* TASK GOAL
What is the number of lines holding the word "part"? Give that number alone.

━━━ GIVEN ENTRIES

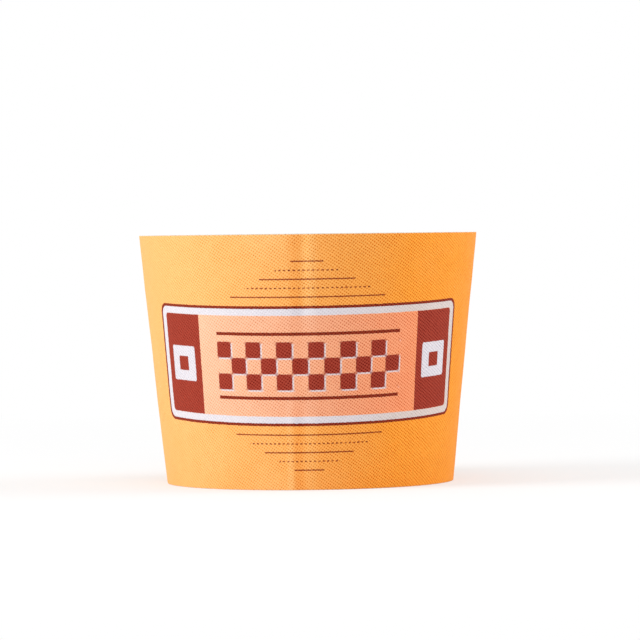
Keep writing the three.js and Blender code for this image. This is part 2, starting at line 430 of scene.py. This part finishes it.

━━━━━━
━━━ GIVEN ENTRIES

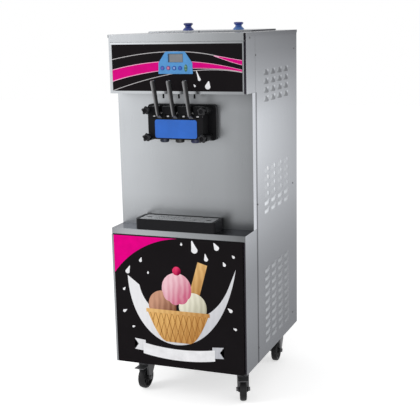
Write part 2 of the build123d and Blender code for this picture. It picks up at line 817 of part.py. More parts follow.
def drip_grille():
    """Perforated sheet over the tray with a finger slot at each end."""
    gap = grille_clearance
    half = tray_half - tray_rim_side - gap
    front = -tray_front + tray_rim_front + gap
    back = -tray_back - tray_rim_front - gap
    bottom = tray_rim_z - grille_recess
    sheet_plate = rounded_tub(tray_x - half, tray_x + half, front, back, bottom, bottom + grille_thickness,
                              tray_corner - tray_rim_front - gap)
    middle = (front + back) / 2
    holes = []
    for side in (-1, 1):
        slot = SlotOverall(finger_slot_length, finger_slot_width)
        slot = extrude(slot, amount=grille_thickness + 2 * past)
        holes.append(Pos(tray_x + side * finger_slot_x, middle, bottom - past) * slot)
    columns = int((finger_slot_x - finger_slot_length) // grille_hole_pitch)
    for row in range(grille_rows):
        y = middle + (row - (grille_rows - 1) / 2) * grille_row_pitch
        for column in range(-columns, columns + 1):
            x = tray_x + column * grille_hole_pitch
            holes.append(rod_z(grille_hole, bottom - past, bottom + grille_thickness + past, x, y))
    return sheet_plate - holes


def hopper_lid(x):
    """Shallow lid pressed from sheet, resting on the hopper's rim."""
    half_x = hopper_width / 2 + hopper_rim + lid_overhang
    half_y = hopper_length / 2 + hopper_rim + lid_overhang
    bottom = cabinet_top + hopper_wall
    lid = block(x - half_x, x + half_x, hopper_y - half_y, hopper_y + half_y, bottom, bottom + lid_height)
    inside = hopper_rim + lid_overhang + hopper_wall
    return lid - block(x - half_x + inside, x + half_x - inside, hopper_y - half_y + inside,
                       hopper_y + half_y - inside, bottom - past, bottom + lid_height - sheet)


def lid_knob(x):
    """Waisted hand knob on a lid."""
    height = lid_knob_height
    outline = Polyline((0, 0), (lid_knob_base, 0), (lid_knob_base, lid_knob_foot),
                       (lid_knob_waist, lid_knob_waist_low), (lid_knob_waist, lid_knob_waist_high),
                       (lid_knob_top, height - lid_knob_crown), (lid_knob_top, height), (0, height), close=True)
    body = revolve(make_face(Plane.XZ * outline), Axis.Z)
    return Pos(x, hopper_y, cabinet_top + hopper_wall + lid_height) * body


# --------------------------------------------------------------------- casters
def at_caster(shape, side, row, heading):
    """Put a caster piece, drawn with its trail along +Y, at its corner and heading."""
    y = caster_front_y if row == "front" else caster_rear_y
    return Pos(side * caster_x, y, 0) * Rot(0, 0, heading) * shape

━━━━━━

* FULL OUTPUT
2